■ What you should do:
Copy, character for character, the lines running from the one with "hoop_back_cover();" to the one with "obj.parent = empty", ends included. Leave out every other line.

■ Available data:
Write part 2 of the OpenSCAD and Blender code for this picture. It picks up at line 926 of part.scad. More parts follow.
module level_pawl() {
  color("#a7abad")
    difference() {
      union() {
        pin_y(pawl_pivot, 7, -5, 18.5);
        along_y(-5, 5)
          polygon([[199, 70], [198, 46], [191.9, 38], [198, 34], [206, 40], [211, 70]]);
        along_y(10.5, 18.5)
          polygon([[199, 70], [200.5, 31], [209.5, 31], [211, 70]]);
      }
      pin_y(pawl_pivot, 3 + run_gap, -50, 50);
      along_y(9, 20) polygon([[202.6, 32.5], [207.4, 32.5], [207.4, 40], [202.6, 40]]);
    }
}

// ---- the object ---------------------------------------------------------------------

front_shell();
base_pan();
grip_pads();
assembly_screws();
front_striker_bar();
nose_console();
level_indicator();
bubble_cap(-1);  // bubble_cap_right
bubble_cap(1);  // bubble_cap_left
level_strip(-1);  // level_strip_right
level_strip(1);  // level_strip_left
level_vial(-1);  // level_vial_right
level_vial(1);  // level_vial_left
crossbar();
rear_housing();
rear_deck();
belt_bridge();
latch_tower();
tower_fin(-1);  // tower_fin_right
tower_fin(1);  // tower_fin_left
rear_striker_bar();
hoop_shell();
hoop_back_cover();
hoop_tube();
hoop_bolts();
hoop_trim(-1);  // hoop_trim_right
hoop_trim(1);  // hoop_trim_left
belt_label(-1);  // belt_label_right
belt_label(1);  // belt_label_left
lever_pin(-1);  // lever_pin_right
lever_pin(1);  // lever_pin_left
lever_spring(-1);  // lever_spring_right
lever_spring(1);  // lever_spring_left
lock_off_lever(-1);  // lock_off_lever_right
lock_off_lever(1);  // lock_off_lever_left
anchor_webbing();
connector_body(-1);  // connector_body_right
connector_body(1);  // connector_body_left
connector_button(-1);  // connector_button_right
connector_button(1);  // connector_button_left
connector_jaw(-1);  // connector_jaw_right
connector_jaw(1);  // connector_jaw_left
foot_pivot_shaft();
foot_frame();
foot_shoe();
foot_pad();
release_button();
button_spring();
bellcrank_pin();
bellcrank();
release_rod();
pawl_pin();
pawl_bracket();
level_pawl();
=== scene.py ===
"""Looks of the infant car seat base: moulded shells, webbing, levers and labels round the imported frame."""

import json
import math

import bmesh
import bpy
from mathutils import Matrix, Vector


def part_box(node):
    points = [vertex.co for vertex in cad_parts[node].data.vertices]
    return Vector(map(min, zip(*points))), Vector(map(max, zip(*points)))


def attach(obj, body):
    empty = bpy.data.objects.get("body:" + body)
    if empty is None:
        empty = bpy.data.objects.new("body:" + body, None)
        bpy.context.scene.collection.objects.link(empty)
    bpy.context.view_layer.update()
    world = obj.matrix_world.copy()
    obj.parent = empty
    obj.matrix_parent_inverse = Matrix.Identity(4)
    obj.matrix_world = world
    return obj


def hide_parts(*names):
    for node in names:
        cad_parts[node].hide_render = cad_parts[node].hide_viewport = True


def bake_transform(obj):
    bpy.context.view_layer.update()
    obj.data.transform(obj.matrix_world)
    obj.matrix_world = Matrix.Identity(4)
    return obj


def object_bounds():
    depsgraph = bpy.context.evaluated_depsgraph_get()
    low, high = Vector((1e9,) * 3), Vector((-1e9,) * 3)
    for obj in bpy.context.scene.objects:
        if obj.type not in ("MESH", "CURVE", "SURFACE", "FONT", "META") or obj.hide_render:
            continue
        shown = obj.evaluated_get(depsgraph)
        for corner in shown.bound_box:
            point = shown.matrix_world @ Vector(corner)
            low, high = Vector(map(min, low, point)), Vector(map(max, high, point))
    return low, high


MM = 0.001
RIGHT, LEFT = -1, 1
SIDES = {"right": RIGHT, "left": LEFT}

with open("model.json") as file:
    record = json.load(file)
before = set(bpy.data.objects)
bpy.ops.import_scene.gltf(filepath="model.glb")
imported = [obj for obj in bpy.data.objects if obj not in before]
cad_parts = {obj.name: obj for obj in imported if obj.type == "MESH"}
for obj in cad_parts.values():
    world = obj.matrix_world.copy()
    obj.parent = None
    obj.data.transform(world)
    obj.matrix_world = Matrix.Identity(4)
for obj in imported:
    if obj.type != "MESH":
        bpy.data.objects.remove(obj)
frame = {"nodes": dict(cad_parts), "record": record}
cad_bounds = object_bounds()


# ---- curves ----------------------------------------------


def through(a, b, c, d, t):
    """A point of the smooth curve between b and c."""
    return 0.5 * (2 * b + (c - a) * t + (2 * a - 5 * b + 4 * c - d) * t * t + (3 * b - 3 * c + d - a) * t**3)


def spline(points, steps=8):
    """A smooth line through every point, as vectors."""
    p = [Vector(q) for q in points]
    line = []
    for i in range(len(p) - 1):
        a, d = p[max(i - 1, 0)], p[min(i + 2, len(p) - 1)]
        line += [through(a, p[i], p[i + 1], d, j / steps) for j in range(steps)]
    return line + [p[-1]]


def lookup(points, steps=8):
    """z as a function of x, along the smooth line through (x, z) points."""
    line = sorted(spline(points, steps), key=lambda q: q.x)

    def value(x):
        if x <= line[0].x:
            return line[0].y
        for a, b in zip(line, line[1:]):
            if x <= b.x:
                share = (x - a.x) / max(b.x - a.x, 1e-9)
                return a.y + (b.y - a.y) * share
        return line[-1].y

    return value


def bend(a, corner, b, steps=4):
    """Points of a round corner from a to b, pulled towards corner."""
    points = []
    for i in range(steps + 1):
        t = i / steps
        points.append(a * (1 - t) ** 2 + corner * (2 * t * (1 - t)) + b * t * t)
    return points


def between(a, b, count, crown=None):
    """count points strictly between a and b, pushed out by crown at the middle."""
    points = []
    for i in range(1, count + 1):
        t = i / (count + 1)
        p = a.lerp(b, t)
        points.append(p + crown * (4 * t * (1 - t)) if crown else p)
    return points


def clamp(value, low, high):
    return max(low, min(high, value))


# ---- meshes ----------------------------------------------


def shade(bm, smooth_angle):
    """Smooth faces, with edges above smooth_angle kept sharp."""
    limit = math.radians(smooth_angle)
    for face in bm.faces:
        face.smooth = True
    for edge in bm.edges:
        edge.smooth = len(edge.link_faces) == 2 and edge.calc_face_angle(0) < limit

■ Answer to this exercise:
hoop_back_cover();
hoop_tube();
hoop_bolts();
hoop_trim(-1);  // hoop_trim_right
hoop_trim(1);  // hoop_trim_left
belt_label(-1);  // belt_label_right
belt_label(1);  // belt_label_left
lever_pin(-1);  // lever_pin_right
lever_pin(1);  // lever_pin_left
lever_spring(-1);  // lever_spring_right
lever_spring(1);  // lever_spring_left
lock_off_lever(-1);  // lock_off_lever_right
lock_off_lever(1);  // lock_off_lever_left
anchor_webbing();
connector_body(-1);  // connector_body_right
connector_body(1);  // connector_body_left
connector_button(-1);  // connector_button_right
connector_button(1);  // connector_button_left
connector_jaw(-1);  // connector_jaw_right
connector_jaw(1);  // connector_jaw_left
foot_pivot_shaft();
foot_frame();
foot_shoe();
foot_pad();
release_button();
button_spring();
bellcrank_pin();
bellcrank();
release_rod();
pawl_pin();
pawl_bracket();
level_pawl();
=== scene.py ===
"""Looks of the infant car seat base: moulded shells, webbing, levers and labels round the imported frame."""

import json
import math

import bmesh
import bpy
from mathutils import Matrix, Vector


def part_box(node):
    points = [vertex.co for vertex in cad_parts[node].data.vertices]
    return Vector(map(min, zip(*points))), Vector(map(max, zip(*points)))


def attach(obj, body):
    empty = bpy.data.objects.get("body:" + body)
    if empty is None:
        empty = bpy.data.objects.new("body:" + body, None)
        bpy.context.scene.collection.objects.link(empty)
    bpy.context.view_layer.update()
    world = obj.matrix_world.copy()
    obj.parent = empty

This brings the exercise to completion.